To be fair, each year, there are many thousands of people who become temporarily homeless through no fault of their own due to unforeseen circumstances and some may live in tents for a period of time. But many, if not most of the temporary homeless, especially those with children, usually obtain a more conventional and safe means of shelter. And as a country our government should help those people get back on their feet.
Unfortunately, it’s no coincidence that violent crime and random acts of violence committed by hardened criminals, drug addicts, and the mentally ill are soaring in and around illegal homeless encampments. But have no fear, our woke, brain-dead politicians have a solution. We need to spend billions of your tax-payer dollars on affordable housing to make the tents disappear. Governor Newsom would have you believe that’s what the people in those tents are waiting for.

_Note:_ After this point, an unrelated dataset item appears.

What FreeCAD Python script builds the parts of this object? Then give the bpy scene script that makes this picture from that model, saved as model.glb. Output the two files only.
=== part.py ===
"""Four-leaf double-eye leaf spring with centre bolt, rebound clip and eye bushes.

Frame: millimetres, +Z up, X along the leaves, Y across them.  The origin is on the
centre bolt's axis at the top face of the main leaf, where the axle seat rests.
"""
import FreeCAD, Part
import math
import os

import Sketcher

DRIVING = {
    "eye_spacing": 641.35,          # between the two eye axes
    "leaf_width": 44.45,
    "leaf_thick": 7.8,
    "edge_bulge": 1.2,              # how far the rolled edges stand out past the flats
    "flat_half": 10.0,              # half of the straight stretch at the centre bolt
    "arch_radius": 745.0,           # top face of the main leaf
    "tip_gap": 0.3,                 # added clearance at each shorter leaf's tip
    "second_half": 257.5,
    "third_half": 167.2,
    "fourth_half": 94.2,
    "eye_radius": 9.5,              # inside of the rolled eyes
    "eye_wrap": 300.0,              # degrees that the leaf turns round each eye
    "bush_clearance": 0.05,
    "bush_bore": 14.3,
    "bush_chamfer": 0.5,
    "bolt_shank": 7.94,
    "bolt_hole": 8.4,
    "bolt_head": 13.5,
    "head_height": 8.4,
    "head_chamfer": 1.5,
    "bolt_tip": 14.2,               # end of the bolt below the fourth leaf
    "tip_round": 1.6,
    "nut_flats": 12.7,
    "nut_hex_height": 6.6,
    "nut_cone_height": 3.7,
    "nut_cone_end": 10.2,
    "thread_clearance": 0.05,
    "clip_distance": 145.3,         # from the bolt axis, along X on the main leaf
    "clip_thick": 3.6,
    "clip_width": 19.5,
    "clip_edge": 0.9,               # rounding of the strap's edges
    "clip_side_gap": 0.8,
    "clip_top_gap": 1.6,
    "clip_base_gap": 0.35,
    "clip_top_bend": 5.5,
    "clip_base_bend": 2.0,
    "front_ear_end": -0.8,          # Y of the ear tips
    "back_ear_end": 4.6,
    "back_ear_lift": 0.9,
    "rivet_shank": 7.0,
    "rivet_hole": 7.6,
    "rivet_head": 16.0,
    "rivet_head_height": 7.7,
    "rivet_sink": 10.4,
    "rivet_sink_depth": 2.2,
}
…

But based on my experience in the NYPD — actually speaking with some of these chronic homeless individuals — affordable housing is the furthest thing from their minds. Most wake up each day with a different set of questions on their mind: how am I going get money for my next dose of heroin, meth, or drug of choice? Whose car or home am I going to break into? Which CVS am I going to steal from? Which random old lady am I going to rob?

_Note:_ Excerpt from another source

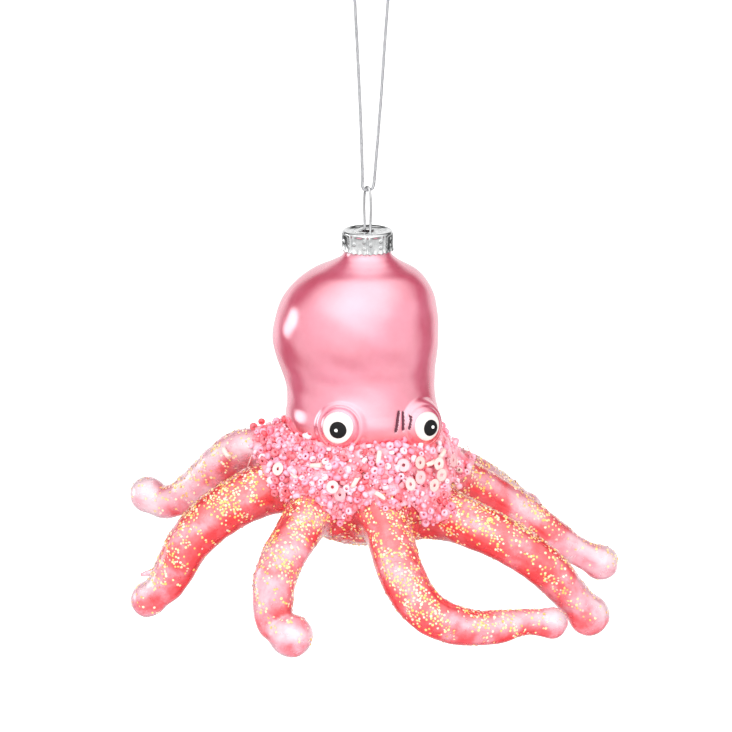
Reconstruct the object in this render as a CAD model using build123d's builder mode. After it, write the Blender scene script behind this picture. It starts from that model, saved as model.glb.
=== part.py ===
"""Blown-glass octopus ornament, hanging from a metallic cord.

Millimetres. +Z is up and the octopus looks towards -Y. The origin is the top of the cord loop,
where a hook or twig carries it, and the cord, the wire and the cap hang straight below it.

    cord loop, tied in a knot
      hanger wire, hooked through the bottom of the loop
        metal cap, turning on the wire's two legs
          glass body, gripped by the wire's spring legs inside its neck:
          lacquered head, clear hub with eight drawn arms, painted eyes, glued trim
"""

import os
from math import cos, pi, radians, sin, sqrt, tan

from build123d import *

os.makedirs("parts", exist_ok=True)

# ---- cord ---------------------------------------------------------------------------------
cord_diameter = 0.9
cord_turn = -18.0  # the loop hangs in a vertical plane turned this far about Z
bight_half = 1.35  # half the width of the loop's bottom
bight_height = -62.0
top_left, top_right = -3.9, 5.9  # the loop's two corners over the hook
knot_top, knot_bottom = -7.6, -10.4
knot_radius = 1.25
tail_length = 5.5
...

According to an article in the California Globe, early in 2021, in addition to the approximately $1.1 billion California spend annually to eradicate homelessness, California state lawmakers proposed an additional $20 billion to combat the problem — much of it going to housing the “homeless”. But unfortunately, the more money Newsom spends, the more tents pop up.
A 2022 article on the Sacramento-based Capradio website estimates the homeless population in California has increased by 22,000 over the last three years to 173,800 people. If you do the math, with that $20 billion, California would spend more than $115,000 dollars per homeless person. That’s almost a half million dollars for a homeless family of four.

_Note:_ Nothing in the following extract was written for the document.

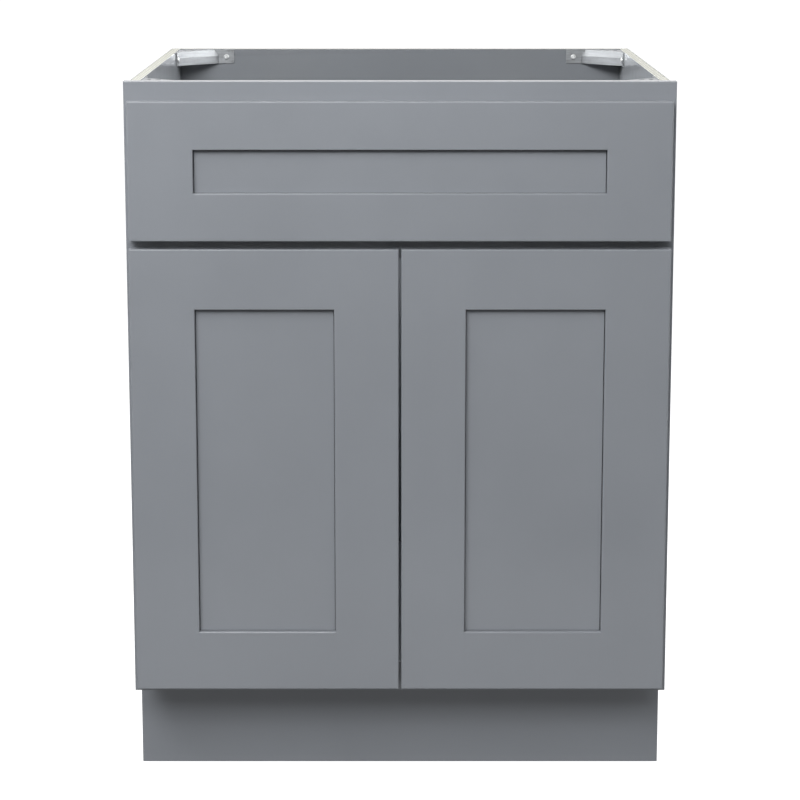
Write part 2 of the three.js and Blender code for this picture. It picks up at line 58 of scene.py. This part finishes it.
# ------------------------------------------------------------------ camera
CAM_Y, CAM_Z, PITCH, FOCAL_PX = -3.400, 1.114, math.radians(11.37), 2597.0
cam_data = bpy.data.cameras.new("photo_camera")
cam = bpy.data.objects.new("photo_camera", cam_data)
scene.collection.objects.link(cam)
cam_data.sensor_width = 36.0
cam_data.lens = FOCAL_PX / 800.0 * 36.0
cam_data.clip_start, cam_data.clip_end = 0.1, 200.0
cam.location = (0.0, CAM_Y, CAM_Z)
cam.rotation_euler = (math.radians(90) - PITCH, 0.0, 0.0)
scene.camera = cam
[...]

That would buy a lovely home in many areas of California or pay several years worth of rent in a very nice apartment. The insanity of these wasteful policies and the lunacy of the proposed solutions evokes a call back to the Will Ferrell character, Mugatu, in the movie “Zoolander” when he screams out in frustration, “Doesn’t anybody else notice this? I feel like I’m taking crazy pills.”
I’m not taking crazy pills and I still do have hope. We cleaned up vagrancy in New York City in the 1980’s and 90’s, under mayor Giuliani’s leadership without investing billions in affordable housing and we can do it again. But the first step to finding a solution is properly identifying the problem. We must direct our homeless resources to those who need our help and away from those who don’t want it, don’t deserve it, and don’t need it. Tent cites have to be treated as a law enforcement issue and a mental health issue not a homeless issue.
We are still a country of laws. We should be re-funding our police not defunding them. We should be enforcing existing laws and creating new ones that make our streets safe and clean and free of these illegal encampments.
Second chance programs like forced, custodial rehabilitation in lieu of incarceration for drug offenses is an example of a sensible and humane approach to dealing with rampant Opioid addiction that helps fuel the chronic homeless problem.
Laws also exist pertaining to the mentally ill and more should be passed to protect the mentally ill and us from them. If you are and danger to yourself or others or if you commit a violent crime, you can be removed from the street and held against your will in a mental facility for 72 hours. If you are deemed incompetent to stand trial or innocent of a crime by reason of insanity, you should be incarcerated in a secure mental health facility and treated for your mental illness until you are no longer a danger to the community.
Decisions about bail and parole for violent criminals has to be placed back in the hands of elected judges parole boards and not the Soros-backed leftist politicians and District Attorney’s masquerading as members of the law enforcement community. That’s up to you and it has to happen at the ballot box. The good news is, it’s $20 billion cheaper than the solution Newsom is offering and it’s coming soon to a polling place near you.